« El cambio va ? »
Beaucoup ont vu , sur CNN, le geste du président vénézuélien Hugo Chavez remettant au président des États-Unis, Barak Obama, en cadeau, le livre culte d’Eduardo Galiano : « Les veines ouvertes de l’Amérique latine ». Cet échange de bons procédés où l’on a vu un Obama souriant remercier Hugo Chavez, bien que relevant de la diplomatie spectacle, nous change de ces sommets houleux où des hommes d’État se chamaillent comme des enfants sur la cour de récréation.
L’effet Obama a
pris aussi en Amérique latine et le sommet, bien que dominé par la
controverse cubaine, a tout de même été assez détendu et augure d’une
ère nouvelle dans les relations entre les pays du cône Sud et leur
puissant voisin. Il faut certes plus que le charme et la séduction du
nouveau président des États-Unis pour effacer de longues années de
contentieux entre son pays et une région marquée par des relations
interventionnistes et une tradition de résistance et de méfiance. La
question de l’embargo contre Cuba qui remonte au début des années 60
est douloureusement perçue comme l’application inique de la loi du plus
fort.
Et cette question qui fâche s’est invitée au débat.
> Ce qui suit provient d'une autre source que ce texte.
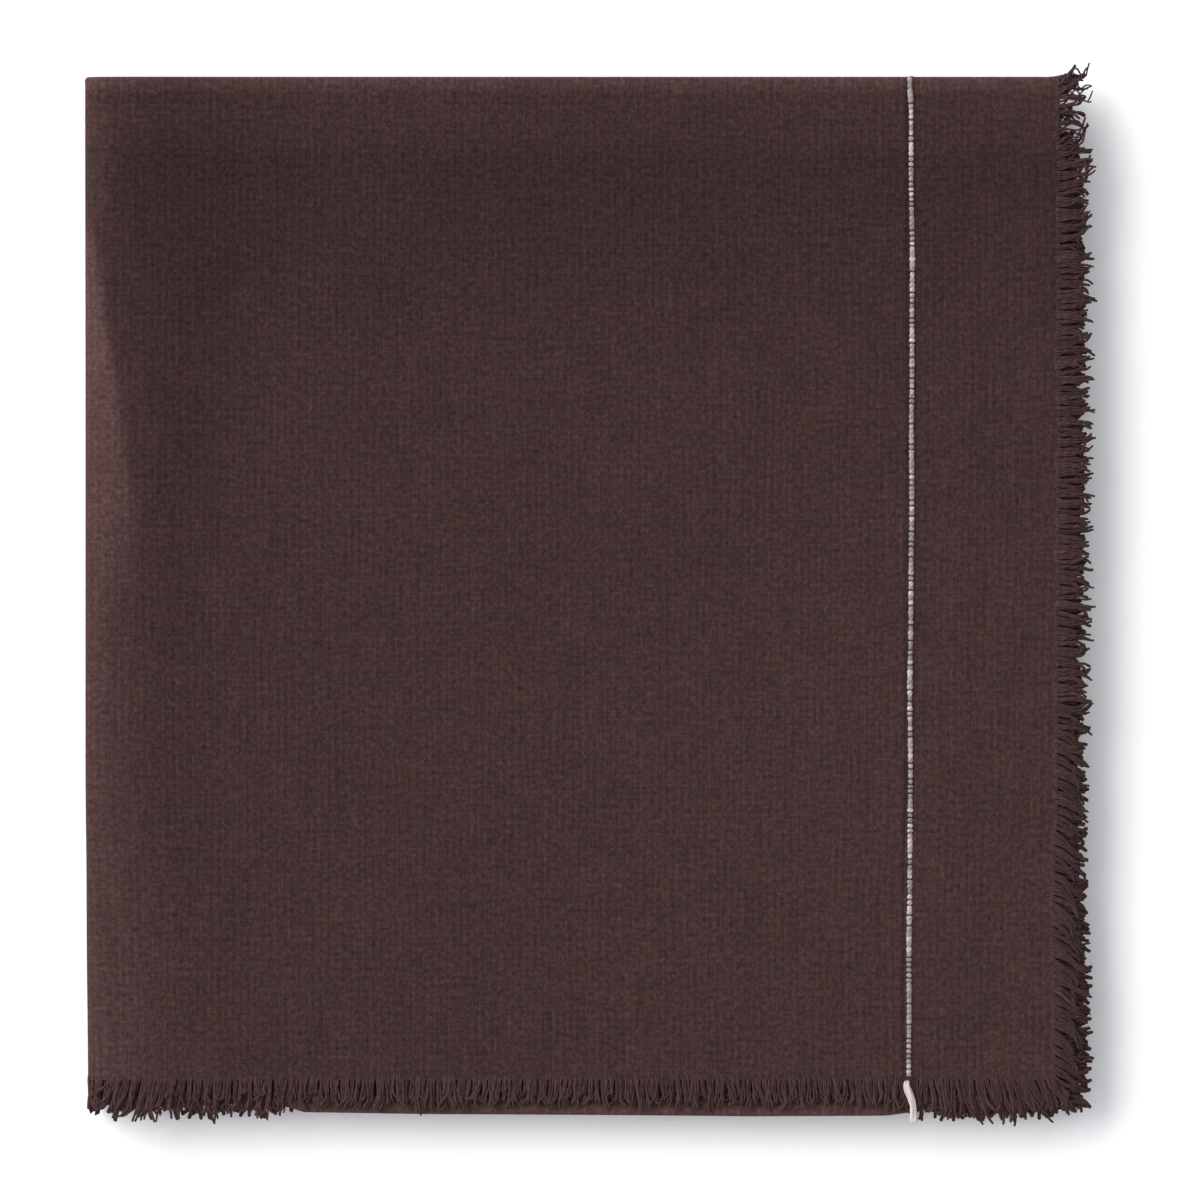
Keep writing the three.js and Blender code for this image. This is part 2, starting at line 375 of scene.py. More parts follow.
KNOTS = [-180, -174, -168, -160, -150, -140, -130]
KNOTS = KNOTS + list(range(-120, 121, 20)) + [-k for k in KNOTS[::-1]]
SIDE_S = steps(SIDE, SIDE_FOLDS, KNOTS, 3.3, (20, 12, 8))
END_S = steps(END, END_FOLDS, KNOTS, 3.3, (12, 6, 8))


def share(stations, line, weights):
    """Stations to 0..1 for the baking layout, with most room for the parts that show."""
    runs = line.parts
    edges, total = [0.0], [0.0]
    for p, w in zip(runs, weights):
        edges.append(p[2])
        total.append(total[-1] + w)
    return np.interp(stations, edges, np.array(total) / total[-1])


# ---------------------------------------------------------------- materials
def nodes_of(name):
    mat = bpy.data.materials.new(name)
    mat.use_nodes = True
    tree = mat.node_tree
    tree.nodes.clear()
    out = tree.nodes.new("ShaderNodeOutputMaterial")
    shader = tree.nodes.new("ShaderNodeBsdfPrincipled")
    tree.links.new(shader.outputs[0], out.inputs[0])
    return mat, tree, shader


class Graph:
    """Short names for node making."""

    def __init__(self, tree):
        self.tree = tree

    def put(self, socket, value):
        if isinstance(value, bpy.types.NodeSocket):
            self.tree.links.new(value, socket)
        else:
            socket.default_value = value

    def math(self, op, a, b=0.0, c=0.0, clamp=False):
        n = self.tree.nodes.new("ShaderNodeMath")
        n.operation = op
        n.use_clamp = clamp
        for socket, value in zip(n.inputs, (a, b, c)):
            self.put(socket, value)
        return n.outputs[0]

    def noise(self, vector, scale, detail=2.0, rough=0.5):
        n = self.tree.nodes.new("ShaderNodeTexNoise")
        n.inputs["Scale"].default_value = scale
        n.inputs["Detail"].default_value = detail
        n.inputs["Roughness"].default_value = rough
        self.put(n.inputs["Vector"], vector)
        return n.outputs["Fac"]

    def xyz(self, x, y, z=0.0):
        n = self.tree.nodes.new("ShaderNodeCombineXYZ")
        for socket, value in zip(n.inputs, (x, y, z)):
            self.put(socket, value)
        return n.outputs[0]

    def uv(self, name):
        n = self.tree.nodes.new("ShaderNodeUVMap")
        n.uv_map = name
        s = self.tree.nodes.new("ShaderNodeSeparateXYZ")
        self.tree.links.new(n.outputs[0], s.inputs[0])
        return n.outputs[0], s.outputs[0], s.outputs[1]

    def attribute(self, name):
        n = self.tree.nodes.new("ShaderNodeAttribute")
        n.attribute_name = name
        return n.outputs["Fac"]

    def place(self):
        return self.tree.nodes.new("ShaderNodeTexCoord").outputs["Object"]

    def mix(self, fac, a, b, blend="MIX"):
        n = self.tree.nodes.new("ShaderNodeMix")
        n.data_type = "RGBA"
        n.blend_type = blend
        self.put(n.inputs[0], fac)
        self.put(n.inputs[6], a)
        self.put(n.inputs[7], b)
        return n.outputs[2]

    def bump(self, height, strength, distance):
        n = self.tree.nodes.new("ShaderNodeBump")
        n.inputs["Strength"].default_value = strength
        n.inputs["Distance"].default_value = distance
        self.put(n.inputs["Height"], height)
        return n.outputs[0]

    def soft(self, value, low, high):
        """1 below low, 0 above high, with a soft change between."""
        n = self.tree.nodes.new("ShaderNodeMapRange")
        n.interpolation_type = "SMOOTHSTEP"
        for socket, v in zip(n.inputs, (value, low, high, 1.0, 0.0)):
            self.put(socket, v)
        return n.outputs[0]

    def spread(self, value, low, high, to_low, to_high):
        n = self.tree.nodes.new("ShaderNodeMapRange")
        for socket, v in zip(n.inputs, (value, low, high, to_low, to_high)):
            self.put(socket, v)
        return n.outputs[0]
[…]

Au
cours du sommet, les principaux acteurs ont un peu joué au chat et à la
souris pour ne pas la laisser complètement pourrir l’atmosphère d’une
rencontre où se disputaient attirance et méfiance des uns pour les
autres.
Le nouveau président américain avait pris la décision
de montrer des signes d’ouverture en autorisant le transfert d’argent
de la diaspora cubaine vers l’alma mater, une manière de desserrer
l’étau sans pour autant toucher à l’embargo, devenu depuis tant
d’années un « dogme idéologique ». Mais ce qui a changé, c’est
l’humilité du chef d’État le plus puissant du monde qui affirme que son
pays a pris une autre orientation. Toute chose qui n’est pas pour
plaire aux secteurs conservateurs qui ne veulent pas voir sortir, du
haut de forme de l’oncle Sam, un oiseau de proie transformé en colombe.
Toujours
est-il que, malgré tout, beaucoup d’Américains sont convaincus que
l’embargo est largement passé à côté de ses objectifs et que ce «
cordon sanitaire » étouffe tout un peuple et empêche tout appel d’air
dans des relations nouvelles entre le Nord et le Sud du continent.
La
nouvelle administration ne veut plus apparemment traiter par-dessus la
jambe les cendrillons de la région. Lorsque le président Obama déclare
qu’il n’y aura plus de partenaires « juniors » des États-Unis, mais que
désormais l’hyper puissance américaine sera audible dans toute la
région, cela semble être suivi d’effet avec la visite récente de la
secrétaire d’État Hillary Clinton venu s’enquérir du point de vue de
Port-au-Prince et de Santo-Domingo, avant le sommet du week-end dernier.
Reste
à savoir si le nouveau président des États-Unis pourra résister au
champ des sirènes de certains républicains qui commencent à donner de
la voix et à comparer vicieusement la politique étrangère d’Obama à
celle de Carter, en même temps qu’ils s’échinent sur le terrain de
l’économie à faire de la récession Bush une dépression Obama.
À
savoir aussi si certains, en Amérique latine, peuvent exister sans le
vieil ennemi yankee comme de ces drogues dont on s’accoutume.